Stated problem: Copy exactly the lines from the "obj.matrix_parent_inverse = Matrix.Identity(4)" line to the end, both included, and nothing else.
— START OF Dataset section —
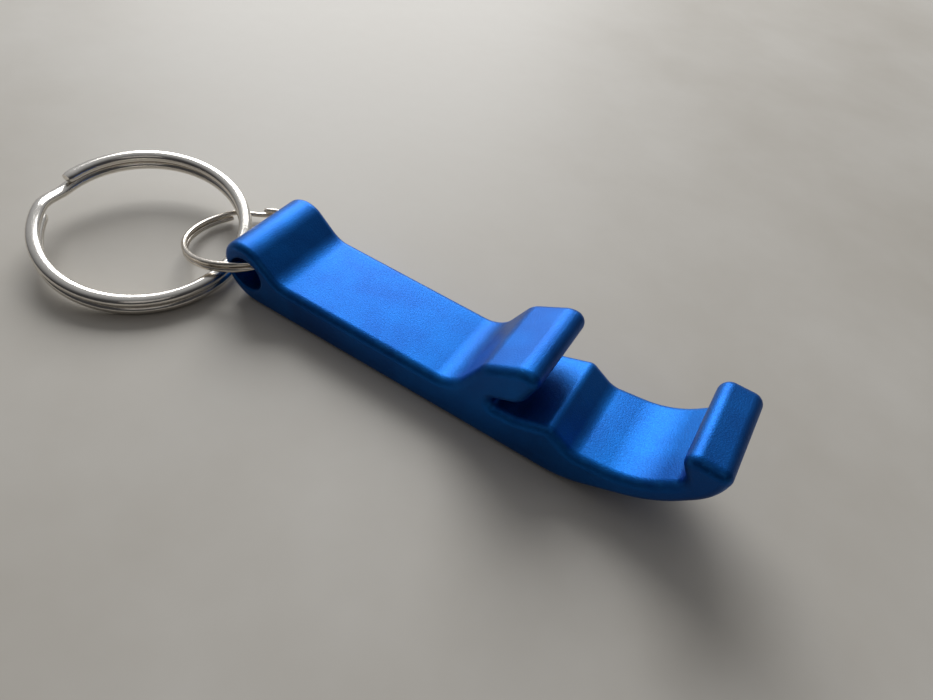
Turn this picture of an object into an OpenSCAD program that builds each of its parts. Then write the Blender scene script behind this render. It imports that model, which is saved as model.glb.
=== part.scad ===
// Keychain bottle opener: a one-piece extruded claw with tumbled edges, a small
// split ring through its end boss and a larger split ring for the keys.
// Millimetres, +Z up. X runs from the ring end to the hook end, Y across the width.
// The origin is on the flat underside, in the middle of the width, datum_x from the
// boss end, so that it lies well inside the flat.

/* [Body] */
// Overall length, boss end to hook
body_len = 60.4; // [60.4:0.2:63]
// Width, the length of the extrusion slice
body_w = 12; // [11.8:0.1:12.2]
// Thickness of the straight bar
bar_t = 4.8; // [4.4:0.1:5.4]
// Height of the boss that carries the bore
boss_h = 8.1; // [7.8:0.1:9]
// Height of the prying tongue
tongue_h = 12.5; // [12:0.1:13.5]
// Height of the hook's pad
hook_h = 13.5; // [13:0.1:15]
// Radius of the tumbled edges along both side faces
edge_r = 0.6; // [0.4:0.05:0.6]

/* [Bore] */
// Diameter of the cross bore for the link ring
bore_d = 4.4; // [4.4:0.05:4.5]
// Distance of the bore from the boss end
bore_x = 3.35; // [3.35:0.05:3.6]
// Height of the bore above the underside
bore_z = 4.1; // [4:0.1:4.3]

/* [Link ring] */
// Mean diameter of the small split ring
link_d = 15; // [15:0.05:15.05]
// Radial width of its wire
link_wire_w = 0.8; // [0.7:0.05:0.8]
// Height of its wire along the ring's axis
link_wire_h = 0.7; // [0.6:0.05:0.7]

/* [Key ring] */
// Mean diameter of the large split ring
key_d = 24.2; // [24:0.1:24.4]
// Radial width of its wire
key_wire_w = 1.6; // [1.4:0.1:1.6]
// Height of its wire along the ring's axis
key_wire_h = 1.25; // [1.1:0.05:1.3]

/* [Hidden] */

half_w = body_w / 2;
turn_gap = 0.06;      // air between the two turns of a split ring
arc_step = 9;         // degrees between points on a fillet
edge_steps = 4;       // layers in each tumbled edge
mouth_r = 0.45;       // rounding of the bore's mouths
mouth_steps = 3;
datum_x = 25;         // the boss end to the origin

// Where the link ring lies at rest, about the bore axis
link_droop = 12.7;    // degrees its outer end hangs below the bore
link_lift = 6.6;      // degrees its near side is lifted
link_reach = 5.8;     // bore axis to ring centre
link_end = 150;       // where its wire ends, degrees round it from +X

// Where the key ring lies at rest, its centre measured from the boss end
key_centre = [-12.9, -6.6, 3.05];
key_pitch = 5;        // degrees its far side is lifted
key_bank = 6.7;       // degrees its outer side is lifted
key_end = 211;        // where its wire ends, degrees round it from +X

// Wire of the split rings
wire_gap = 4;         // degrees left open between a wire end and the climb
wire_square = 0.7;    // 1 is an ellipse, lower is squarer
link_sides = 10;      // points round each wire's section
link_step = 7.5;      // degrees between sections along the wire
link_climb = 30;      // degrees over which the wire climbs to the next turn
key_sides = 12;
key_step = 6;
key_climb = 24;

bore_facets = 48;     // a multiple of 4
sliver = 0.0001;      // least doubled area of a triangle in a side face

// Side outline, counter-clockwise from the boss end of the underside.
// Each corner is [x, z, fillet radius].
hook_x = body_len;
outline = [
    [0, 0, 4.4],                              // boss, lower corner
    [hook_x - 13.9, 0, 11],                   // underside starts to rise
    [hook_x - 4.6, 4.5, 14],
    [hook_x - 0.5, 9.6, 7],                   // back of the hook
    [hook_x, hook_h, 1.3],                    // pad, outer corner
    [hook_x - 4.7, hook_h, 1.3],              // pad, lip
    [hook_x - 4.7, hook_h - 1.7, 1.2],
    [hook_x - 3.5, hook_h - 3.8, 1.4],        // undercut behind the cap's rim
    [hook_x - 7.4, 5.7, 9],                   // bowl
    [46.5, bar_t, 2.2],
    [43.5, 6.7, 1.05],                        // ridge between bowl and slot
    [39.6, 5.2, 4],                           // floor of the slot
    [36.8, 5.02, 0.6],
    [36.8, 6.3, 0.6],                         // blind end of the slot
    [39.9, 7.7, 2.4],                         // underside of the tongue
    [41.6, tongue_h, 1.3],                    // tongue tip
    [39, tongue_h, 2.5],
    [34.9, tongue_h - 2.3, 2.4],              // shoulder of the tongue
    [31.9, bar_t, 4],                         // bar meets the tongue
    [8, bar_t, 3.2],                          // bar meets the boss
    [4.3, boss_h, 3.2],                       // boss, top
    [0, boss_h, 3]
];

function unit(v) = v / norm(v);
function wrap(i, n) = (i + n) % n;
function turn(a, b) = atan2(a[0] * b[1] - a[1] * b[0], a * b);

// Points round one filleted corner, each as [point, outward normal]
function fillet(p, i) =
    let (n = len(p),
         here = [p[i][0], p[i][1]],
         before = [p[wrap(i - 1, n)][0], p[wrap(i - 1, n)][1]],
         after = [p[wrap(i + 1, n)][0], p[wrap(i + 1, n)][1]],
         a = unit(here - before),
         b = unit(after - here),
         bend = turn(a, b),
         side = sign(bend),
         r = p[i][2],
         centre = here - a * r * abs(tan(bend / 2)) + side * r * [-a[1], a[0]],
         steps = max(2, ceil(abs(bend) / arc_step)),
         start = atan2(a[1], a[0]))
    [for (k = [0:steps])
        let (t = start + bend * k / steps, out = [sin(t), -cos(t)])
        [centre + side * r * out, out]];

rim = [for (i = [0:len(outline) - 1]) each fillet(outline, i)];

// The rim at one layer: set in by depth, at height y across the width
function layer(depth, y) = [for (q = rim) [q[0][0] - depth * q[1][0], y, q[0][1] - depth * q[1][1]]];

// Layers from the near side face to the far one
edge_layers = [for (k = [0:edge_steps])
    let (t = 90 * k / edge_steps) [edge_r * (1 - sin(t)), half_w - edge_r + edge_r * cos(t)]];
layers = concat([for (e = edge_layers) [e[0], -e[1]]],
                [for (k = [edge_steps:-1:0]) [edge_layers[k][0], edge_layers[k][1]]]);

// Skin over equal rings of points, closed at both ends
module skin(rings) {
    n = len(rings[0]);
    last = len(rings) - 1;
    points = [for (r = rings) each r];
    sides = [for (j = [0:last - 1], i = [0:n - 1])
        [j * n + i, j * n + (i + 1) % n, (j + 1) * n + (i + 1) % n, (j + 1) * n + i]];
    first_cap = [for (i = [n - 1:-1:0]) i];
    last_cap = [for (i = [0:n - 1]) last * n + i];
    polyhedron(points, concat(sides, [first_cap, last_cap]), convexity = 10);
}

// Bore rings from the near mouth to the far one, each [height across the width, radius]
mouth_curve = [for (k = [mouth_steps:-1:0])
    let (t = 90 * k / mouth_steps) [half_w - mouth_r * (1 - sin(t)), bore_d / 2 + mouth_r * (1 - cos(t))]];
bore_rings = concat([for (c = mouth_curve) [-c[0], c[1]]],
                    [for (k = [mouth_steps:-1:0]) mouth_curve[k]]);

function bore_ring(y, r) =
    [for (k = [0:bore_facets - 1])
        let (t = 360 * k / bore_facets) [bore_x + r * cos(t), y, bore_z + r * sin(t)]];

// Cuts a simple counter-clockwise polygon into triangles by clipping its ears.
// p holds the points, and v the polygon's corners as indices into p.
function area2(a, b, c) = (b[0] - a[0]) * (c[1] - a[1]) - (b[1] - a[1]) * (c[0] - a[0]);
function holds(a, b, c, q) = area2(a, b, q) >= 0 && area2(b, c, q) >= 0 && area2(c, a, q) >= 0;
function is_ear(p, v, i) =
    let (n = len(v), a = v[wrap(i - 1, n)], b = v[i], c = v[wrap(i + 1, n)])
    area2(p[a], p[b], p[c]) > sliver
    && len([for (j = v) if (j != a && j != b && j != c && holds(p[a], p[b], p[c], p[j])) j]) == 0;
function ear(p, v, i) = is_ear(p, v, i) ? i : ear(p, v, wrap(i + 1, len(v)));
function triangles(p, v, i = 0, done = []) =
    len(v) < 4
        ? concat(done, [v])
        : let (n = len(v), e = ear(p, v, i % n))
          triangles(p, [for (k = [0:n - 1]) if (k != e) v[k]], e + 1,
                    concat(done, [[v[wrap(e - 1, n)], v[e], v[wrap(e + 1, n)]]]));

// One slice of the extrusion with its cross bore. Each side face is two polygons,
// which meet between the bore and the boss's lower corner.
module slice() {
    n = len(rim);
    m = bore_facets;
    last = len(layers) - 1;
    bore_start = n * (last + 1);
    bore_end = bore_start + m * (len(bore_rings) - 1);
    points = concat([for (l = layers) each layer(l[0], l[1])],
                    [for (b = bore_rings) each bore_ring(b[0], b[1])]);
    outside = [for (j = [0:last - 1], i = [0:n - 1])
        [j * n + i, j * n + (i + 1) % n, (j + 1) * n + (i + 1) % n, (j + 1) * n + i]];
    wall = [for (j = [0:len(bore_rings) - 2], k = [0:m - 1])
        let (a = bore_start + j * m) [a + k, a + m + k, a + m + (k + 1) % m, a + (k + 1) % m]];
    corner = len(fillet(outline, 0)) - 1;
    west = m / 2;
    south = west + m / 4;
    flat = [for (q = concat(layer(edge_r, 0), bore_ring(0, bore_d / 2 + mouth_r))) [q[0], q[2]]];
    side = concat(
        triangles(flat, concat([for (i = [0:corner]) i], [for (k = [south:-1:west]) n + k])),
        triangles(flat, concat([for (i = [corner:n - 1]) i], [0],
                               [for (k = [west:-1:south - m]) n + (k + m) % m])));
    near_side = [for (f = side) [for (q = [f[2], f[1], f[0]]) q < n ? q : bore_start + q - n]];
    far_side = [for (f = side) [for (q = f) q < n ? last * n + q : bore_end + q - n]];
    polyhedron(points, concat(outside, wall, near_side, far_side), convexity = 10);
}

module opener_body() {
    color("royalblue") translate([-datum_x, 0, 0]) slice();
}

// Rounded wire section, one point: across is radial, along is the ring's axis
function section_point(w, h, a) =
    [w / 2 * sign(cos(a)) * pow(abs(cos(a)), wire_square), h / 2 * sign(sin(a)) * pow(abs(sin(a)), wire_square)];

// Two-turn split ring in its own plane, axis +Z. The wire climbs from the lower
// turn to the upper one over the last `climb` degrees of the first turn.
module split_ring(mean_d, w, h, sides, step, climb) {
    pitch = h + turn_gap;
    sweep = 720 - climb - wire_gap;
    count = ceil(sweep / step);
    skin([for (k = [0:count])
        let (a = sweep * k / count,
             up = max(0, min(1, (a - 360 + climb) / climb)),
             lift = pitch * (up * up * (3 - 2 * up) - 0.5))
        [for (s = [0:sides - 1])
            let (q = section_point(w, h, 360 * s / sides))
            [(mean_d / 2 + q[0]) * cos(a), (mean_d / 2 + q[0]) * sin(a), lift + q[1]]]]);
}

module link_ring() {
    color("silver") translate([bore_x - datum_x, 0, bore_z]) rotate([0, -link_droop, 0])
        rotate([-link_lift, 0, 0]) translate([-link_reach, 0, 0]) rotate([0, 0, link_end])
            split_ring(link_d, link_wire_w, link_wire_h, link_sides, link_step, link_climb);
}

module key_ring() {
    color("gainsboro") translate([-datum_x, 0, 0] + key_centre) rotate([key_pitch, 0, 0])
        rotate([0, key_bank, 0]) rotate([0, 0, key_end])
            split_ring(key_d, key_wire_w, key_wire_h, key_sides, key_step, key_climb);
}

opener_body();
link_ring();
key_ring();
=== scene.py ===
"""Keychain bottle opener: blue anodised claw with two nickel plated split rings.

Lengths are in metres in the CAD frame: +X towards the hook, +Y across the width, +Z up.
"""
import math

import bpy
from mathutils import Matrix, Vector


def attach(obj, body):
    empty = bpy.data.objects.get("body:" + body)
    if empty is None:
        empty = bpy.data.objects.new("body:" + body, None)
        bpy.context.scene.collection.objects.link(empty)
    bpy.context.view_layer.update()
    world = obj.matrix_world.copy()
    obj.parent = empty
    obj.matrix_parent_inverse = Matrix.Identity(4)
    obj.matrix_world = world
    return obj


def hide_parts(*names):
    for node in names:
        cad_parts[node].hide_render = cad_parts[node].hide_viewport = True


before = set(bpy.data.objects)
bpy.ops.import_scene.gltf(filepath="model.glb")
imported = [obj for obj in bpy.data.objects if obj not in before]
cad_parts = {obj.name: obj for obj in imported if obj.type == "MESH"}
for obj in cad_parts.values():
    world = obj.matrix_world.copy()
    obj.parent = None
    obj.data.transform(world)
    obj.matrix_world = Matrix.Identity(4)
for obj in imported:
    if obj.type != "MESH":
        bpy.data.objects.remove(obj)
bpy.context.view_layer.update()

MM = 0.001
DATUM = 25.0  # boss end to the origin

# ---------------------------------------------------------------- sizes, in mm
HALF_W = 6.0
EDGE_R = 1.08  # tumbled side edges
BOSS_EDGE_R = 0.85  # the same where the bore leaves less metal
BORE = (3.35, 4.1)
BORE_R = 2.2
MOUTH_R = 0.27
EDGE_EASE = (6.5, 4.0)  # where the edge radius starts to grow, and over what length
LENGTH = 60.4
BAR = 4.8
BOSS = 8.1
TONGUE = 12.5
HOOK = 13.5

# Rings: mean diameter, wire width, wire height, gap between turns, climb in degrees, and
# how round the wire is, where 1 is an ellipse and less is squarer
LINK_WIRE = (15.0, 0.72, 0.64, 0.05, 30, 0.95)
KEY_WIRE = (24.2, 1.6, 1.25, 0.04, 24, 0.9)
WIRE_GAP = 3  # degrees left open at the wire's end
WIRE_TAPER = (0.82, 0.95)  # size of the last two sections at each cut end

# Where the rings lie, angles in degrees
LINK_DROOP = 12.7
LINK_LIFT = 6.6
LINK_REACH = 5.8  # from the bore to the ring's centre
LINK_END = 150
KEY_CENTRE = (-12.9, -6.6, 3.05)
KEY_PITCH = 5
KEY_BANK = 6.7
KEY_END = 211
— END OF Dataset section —
Written response:
    obj.matrix_parent_inverse = Matrix.Identity(4)
    obj.matrix_world = world
    return obj


def hide_parts(*names):
    for node in names:
        cad_parts[node].hide_render = cad_parts[node].hide_viewport = True


before = set(bpy.data.objects)
bpy.ops.import_scene.gltf(filepath="model.glb")
imported = [obj for obj in bpy.data.objects if obj not in before]
cad_parts = {obj.name: obj for obj in imported if obj.type == "MESH"}
for obj in cad_parts.values():
    world = obj.matrix_world.copy()
    obj.parent = None
    obj.data.transform(world)
    obj.matrix_world = Matrix.Identity(4)
for obj in imported:
    if obj.type != "MESH":
        bpy.data.objects.remove(obj)
bpy.context.view_layer.update()

MM = 0.001
DATUM = 25.0  # boss end to the origin

# ---------------------------------------------------------------- sizes, in mm
HALF_W = 6.0
EDGE_R = 1.08  # tumbled side edges
BOSS_EDGE_R = 0.85  # the same where the bore leaves less metal
BORE = (3.35, 4.1)
BORE_R = 2.2
MOUTH_R = 0.27
EDGE_EASE = (6.5, 4.0)  # where the edge radius starts to grow, and over what length
LENGTH = 60.4
BAR = 4.8
BOSS = 8.1
TONGUE = 12.5
HOOK = 13.5

# Rings: mean diameter, wire width, wire height, gap between turns, climb in degrees, and
# how round the wire is, where 1 is an ellipse and less is squarer
LINK_WIRE = (15.0, 0.72, 0.64, 0.05, 30, 0.95)
KEY_WIRE = (24.2, 1.6, 1.25, 0.04, 24, 0.9)
WIRE_GAP = 3  # degrees left open at the wire's end
WIRE_TAPER = (0.82, 0.95)  # size of the last two sections at each cut end

# Where the rings lie, angles in degrees
LINK_DROOP = 12.7
LINK_LIFT = 6.6
LINK_REACH = 5.8  # from the bore to the ring's centre
LINK_END = 150
KEY_CENTRE = (-12.9, -6.6, 3.05)
KEY_PITCH = 5
KEY_BANK = 6.7
KEY_END = 211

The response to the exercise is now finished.